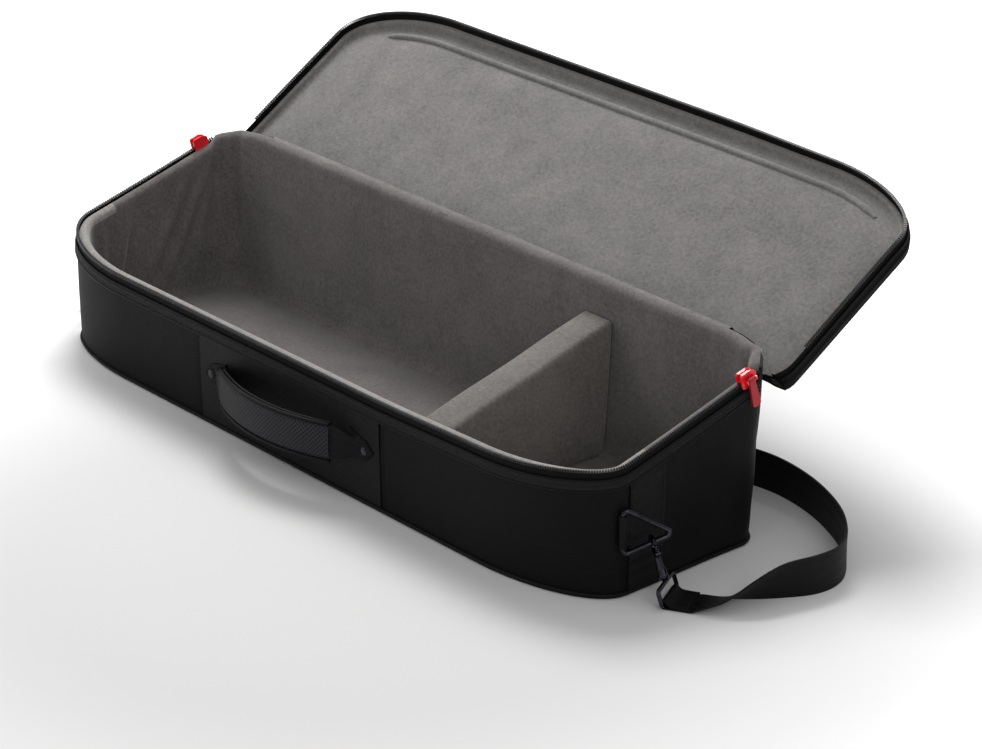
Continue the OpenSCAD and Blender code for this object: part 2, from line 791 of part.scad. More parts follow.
// Rectangular eye for the strap, with the pin that the hook turns on
module swivel_eye(side) {
    color("#77777e") shank_place(side) union() {
        rotate([90, 0, 90])
            wire_loop([[-eye_half, eye_low(side)], [eye_half, eye_low(side)],
                       [eye_half, eye_top], [-eye_half, eye_top]], eye_bend, eye_wire);
        translate([0, 0, eye_top]) cylinder(r = pin_radius, h = pin_top - eye_top);
        translate([0, 0, head_low]) cylinder(r = pin_head, h = head_top - head_low);
    }
}

// ---- Shoulder strap ----

// Doubled end of the strap, sewn round the lower bar of the eye
module strap_end(side) {
    color("#161618") on_side(side) translate(eye_spot(side)) rotate([0, 0, heading(side)]) difference() {
        union() {
            rotate([90, 0, 0]) cylinder(r = sewn_radius, h = strap_width, center = true);
            translate([0, -strap_width / 2, -sewn_radius])
                cube([sewn_length, strap_width, 2 * strap_thick]);
        }
        rotate([90, 0, 0]) cylinder(r = eye_wire + shaft_clear, h = 2 * strap_width, center = true);
    }
}

function blend(a, b, c, d, t) =
    (2 * b + (c - a) * t + (2 * a - 5 * b + 4 * c - d) * t * t
        + (3 * b - a - 3 * c + d) * t * t * t) / 2;

function smooth(points, steps) =
    concat([for (i = [0:len(points) - 2], k = [0:steps - 1])
        blend(points[max(i - 1, 0)], points[i], points[i + 1],
              points[min(i + 2, len(points) - 1)], k / steps)], [points[len(points) - 1]]);

strap_path = smooth(strap_way, strap_steps);

// Direction of the strap at one point of its path; its ends lie square to the sewn ends
function strap_along(i) =
    let (n = len(strap_path), a = strap_path[max(i - 1, 0)], b = strap_path[min(i + 1, n - 1)])
    i == 0 ? along_strap(1)
        : i == n - 1 ? [along_strap(-1)[0], -along_strap(-1)[1], 0]
        : unit([b[0] - a[0], b[1] - a[1], 0]);

// The four corners of the strap's section at one point of its path
function strap_section(i) =
    let (p = strap_path[i], t = strap_along(i), side = [t[1], -t[0], 0],
         w = [0, 0, cos(p[2])] + sin(p[2]) * side, m = cross(t, w),
         z = floor_clear + p[3] + strap_width / 2 * cos(p[2]) + strap_thick / 2 * sin(p[2]),
         c = [p[0], p[1], z])
    [for (s = [[-1, -1], [1, -1], [1, 1], [-1, 1]])
        c + s[0] * w * strap_width / 2 + s[1] * m * strap_thick / 2];

strap_run = [for (i = [1:len(strap_path) - 1])
    norm([strap_path[i][0] - strap_path[i - 1][0], strap_path[i][1] - strap_path[i - 1][1]])];
echo(strap_length = [for (i = [0:len(strap_run) - 1]) 1] * strap_run);

module shoulder_strap() {
    rings = len(strap_path);
    last = 4 * (rings - 1);
    color("#161618") polyhedron(
        points = [for (i = [0:rings - 1]) each strap_section(i)],
        faces = concat([[0, 1, 2], [0, 2, 3], [last, last + 2, last + 1], [last, last + 3, last + 2]],
            [for (i = [0:rings - 2], j = [0:3]) each
                [[4 * i + j, 4 * i + 4 + j, 4 * i + (j + 1) % 4],
                 [4 * i + (j + 1) % 4, 4 * i + 4 + j, 4 * i + 4 + (j + 1) % 4]]]));
}

// Slide that sets the strap's length, on the straight run behind the case
module strap_adjuster() {
    tall = strap_width + 2 * adjuster_wall - 2 * touch;
    middle = floor_clear + adjuster_wall + strap_width / 2;
    window = (adjuster_length - 3 * adjuster_wall) / 2;
    color("#131315") translate([adjuster_x, strap_run_y, middle]) difference() {
        translate([-adjuster_length / 2, -adjuster_half, -tall / 2])
            cube([adjuster_length, 2 * adjuster_half, tall]);
        translate([-adjuster_length, -strap_thick / 2 - touch, -strap_width / 2 - touch])
            cube([2 * adjuster_length, strap_thick + 2 * touch, strap_width + 2 * touch]);
        for (x = [-window - adjuster_wall / 2, adjuster_wall / 2])
            translate([x, -10, -strap_width / 2 - touch]) cube([window, 20, strap_width + 2 * touch]);
    }
}

// Places and axes of the joints
echo(rim_angle = rim_angle, fold_y = fold_y, fold_z = fold_z);
echo(slider_y = -half_depth + slider_along * cos(rim_angle),
     slider_z = front_height + slider_along * sin(rim_angle));
for (side = [1, -1]) echo(side = side, loop = loop_spot(side), up = shank_up(side),
    gate_x = gate_side(side), eye = eye_spot(side), turn = hook_turn(side), eye_low = eye_low(side));

bottom_panel();
bottom_piping();
outer_wall();
front_panel();
rim_band();
floor_board();
floor_pad();
front_wall_pad();
rear_wall_pad();
end_pad(-1);  // left_end_pad
end_pad(1);  // right_end_pad
base_lining();
base_zip_tape();
base_zip_teeth();
fold_piping();
hinge_fabric();
lid_cover();
lid_rim_wall();
lid_pad();
lid_rim_pad();
lid_lining();
lid_roll();
lid_zip_tape();
lid_zip_teeth();
divider_cover();
divider_core();
divider_grip_strips();
zip_slider(1);  // zip_slider_right
zip_slider(-1);  // zip_slider_left
zip_pull(1);  // zip_pull_right
zip_pull(-1);  // zip_pull_left
carry_handle();
handle_piping();
handle_end(1);  // handle_end_right
handle_end(-1);  // handle_end_left
handle_anchors();
handle_rivets();
end_strip(1);  // end_strip_right
end_strip(-1);  // end_strip_left
ring_tab(1);  // ring_tab_right
ring_tab(-1);  // ring_tab_left
triangle_ring(1);  // triangle_ring_right
triangle_ring(-1);  // triangle_ring_left
snap_hook(1);  // snap_hook_right
snap_hook(-1);  // snap_hook_left
hook_barrel(1);  // hook_barrel_right
hook_barrel(-1);  // hook_barrel_left
hook_gate(1);  // hook_gate_right
hook_gate(-1);  // hook_gate_left
swivel_eye(1);  // swivel_eye_right
swivel_eye(-1);  // swivel_eye_left
strap_end(1);  // strap_end_right
strap_end(-1);  // strap_end_left
shoulder_strap();
strap_adjuster();
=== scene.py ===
import json
import math

import bmesh
import bpy
import numpy as np
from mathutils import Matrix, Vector


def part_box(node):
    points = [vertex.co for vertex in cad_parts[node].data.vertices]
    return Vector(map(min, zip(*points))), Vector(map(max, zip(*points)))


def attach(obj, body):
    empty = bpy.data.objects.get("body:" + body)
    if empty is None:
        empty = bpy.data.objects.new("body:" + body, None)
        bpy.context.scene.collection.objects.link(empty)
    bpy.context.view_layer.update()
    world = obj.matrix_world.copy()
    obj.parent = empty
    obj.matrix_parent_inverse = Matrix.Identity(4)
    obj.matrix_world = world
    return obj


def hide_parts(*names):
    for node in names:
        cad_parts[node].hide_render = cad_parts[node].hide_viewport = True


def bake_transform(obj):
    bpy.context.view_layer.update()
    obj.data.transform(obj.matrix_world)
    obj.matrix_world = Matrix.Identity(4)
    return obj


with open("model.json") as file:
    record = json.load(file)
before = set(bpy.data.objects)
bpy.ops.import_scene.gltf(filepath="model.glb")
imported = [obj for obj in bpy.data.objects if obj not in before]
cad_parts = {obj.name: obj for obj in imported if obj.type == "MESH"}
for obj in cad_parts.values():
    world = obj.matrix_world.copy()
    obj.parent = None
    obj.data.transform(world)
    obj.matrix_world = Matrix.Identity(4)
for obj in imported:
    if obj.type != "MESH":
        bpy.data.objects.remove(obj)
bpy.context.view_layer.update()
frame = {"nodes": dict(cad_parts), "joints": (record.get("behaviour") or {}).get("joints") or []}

mm = 0.001

# The case's driving sizes, in millimetres, as the frame has them
case = {
    "frontHeight": 115.0,
    "rearHeight": 187.0,
    "frontCorner": (140.0, 60.0),
    "rearCorner": (70.0, 40.0),
    "frontLean": 1.5,      # how far the front's foot is drawn in under the zip
    "rearLean": 9.0,       # the same at the rear, where the wall is taller
    "rimSag": 1.0,         # the rim hangs this much in the middle of each end
    "rimRise": 4.0,        # and stands this much proud at the right front corner
    "zipEnd": 92.7,        # y where the zip stops at the rear corners
    "cutY": 103.9,         # y where the lid stops in front of the fold
    "lidHeight": 26.0,
}
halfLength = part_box("bottom_panel")[1].x / mm
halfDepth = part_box("bottom_panel")[1].y / mm
slope = math.atan2(case["rearHeight"] - case["frontHeight"], 2 * halfDepth)
lidHinge = next(j for j in frame["joints"] if j["name"] == "lid_hinge")
foldY, foldZ = (v / mm for v in lidHinge["pos_m"][1:])
openAngle = math.radians(lidHinge["range_deg"][1])

# Levels square to the zip line, and insets from the outline
levels = {"bandLow": -20.1, "wallTop": -11.1, "tapeTop": -4.1, "chainTop": -1.5}
lidLevels = {"chainLow": 1.5, "tapeLow": 4.1, "wallLow": 10.1, "lining": 16.5}
insideInset = 13.5
floorTop = 15.5


# Colour and node helpers

def colour(code):
    channels = [int(code[i:i + 2], 16) / 255 for i in (1, 3, 5)]
    return [c / 12.92 if c <= 0.04045 else ((c + 0.055) / 1.055) ** 2.4 for c in channels] + [1.0]


def addNode(tree, kind, inputs=None, **settings):
    made = tree.nodes.new(kind)
    for name, value in settings.items():
        setattr(made, name, value)
    for name, value in (inputs or {}).items():
        if isinstance(value, bpy.types.NodeSocket):
            tree.links.new(value, made.inputs[name])
        else:
            made.inputs[name].default_value = value
    return made


def newMaterial(name, roughness, metallic=0.0, sheen=0.0, coat=0.0, specular=0.5):
    made = bpy.data.materials.new(name)
    made.use_nodes = True
    shader = made.node_tree.nodes["Principled BSDF"]
    shader.inputs["Roughness"].default_value = roughness
    shader.inputs["Metallic"].default_value = metallic
    shader.inputs["Sheen Weight"].default_value = sheen
    shader.inputs["Coat Weight"].default_value = coat
    shader.inputs["Specular IOR Level"].default_value = specular
    return made, made.node_tree, shader


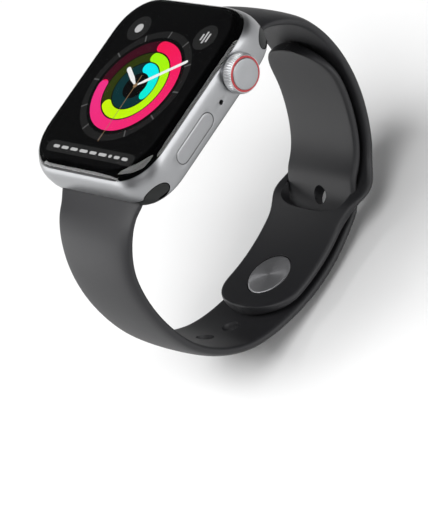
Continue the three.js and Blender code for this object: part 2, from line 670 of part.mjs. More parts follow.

● **Exercise aim**:
Everything from the first line above up to and including the line that contains "b[1] - a[1], 0]);" should be printed exactly; please print only that.

● **Written answer**:
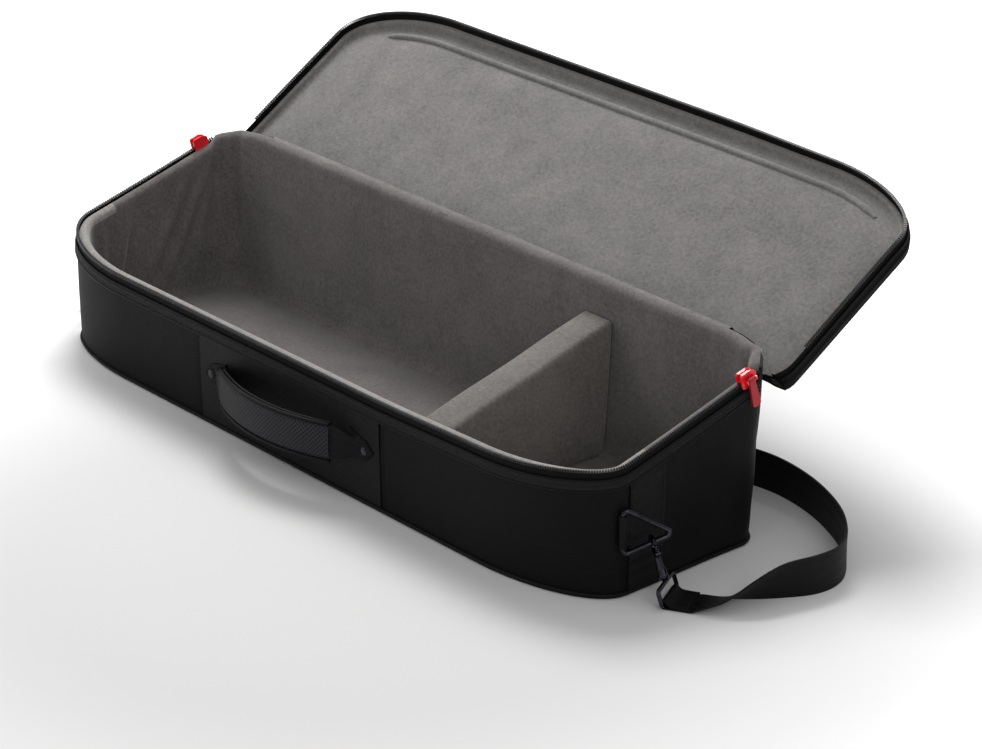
Continue the OpenSCAD and Blender code for this object: part 2, from line 791 of part.scad. More parts follow.
// Rectangular eye for the strap, with the pin that the hook turns on
module swivel_eye(side) {
    color("#77777e") shank_place(side) union() {
        rotate([90, 0, 90])
            wire_loop([[-eye_half, eye_low(side)], [eye_half, eye_low(side)],
                       [eye_half, eye_top], [-eye_half, eye_top]], eye_bend, eye_wire);
        translate([0, 0, eye_top]) cylinder(r = pin_radius, h = pin_top - eye_top);
        translate([0, 0, head_low]) cylinder(r = pin_head, h = head_top - head_low);
    }
}

// ---- Shoulder strap ----

// Doubled end of the strap, sewn round the lower bar of the eye
module strap_end(side) {
    color("#161618") on_side(side) translate(eye_spot(side)) rotate([0, 0, heading(side)]) difference() {
        union() {
            rotate([90, 0, 0]) cylinder(r = sewn_radius, h = strap_width, center = true);
            translate([0, -strap_width / 2, -sewn_radius])
                cube([sewn_length, strap_width, 2 * strap_thick]);
        }
        rotate([90, 0, 0]) cylinder(r = eye_wire + shaft_clear, h = 2 * strap_width, center = true);
    }
}

function blend(a, b, c, d, t) =
    (2 * b + (c - a) * t + (2 * a - 5 * b + 4 * c - d) * t * t
        + (3 * b - a - 3 * c + d) * t * t * t) / 2;

function smooth(points, steps) =
    concat([for (i = [0:len(points) - 2], k = [0:steps - 1])
        blend(points[max(i - 1, 0)], points[i], points[i + 1],
              points[min(i + 2, len(points) - 1)], k / steps)], [points[len(points) - 1]]);

strap_path = smooth(strap_way, strap_steps);

// Direction of the strap at one point of its path; its ends lie square to the sewn ends
function strap_along(i) =
    let (n = len(strap_path), a = strap_path[max(i - 1, 0)], b = strap_path[min(i + 1, n - 1)])
    i == 0 ? along_strap(1)
        : i == n - 1 ? [along_strap(-1)[0], -along_strap(-1)[1], 0]
        : unit([b[0] - a[0], b[1] - a[1], 0]);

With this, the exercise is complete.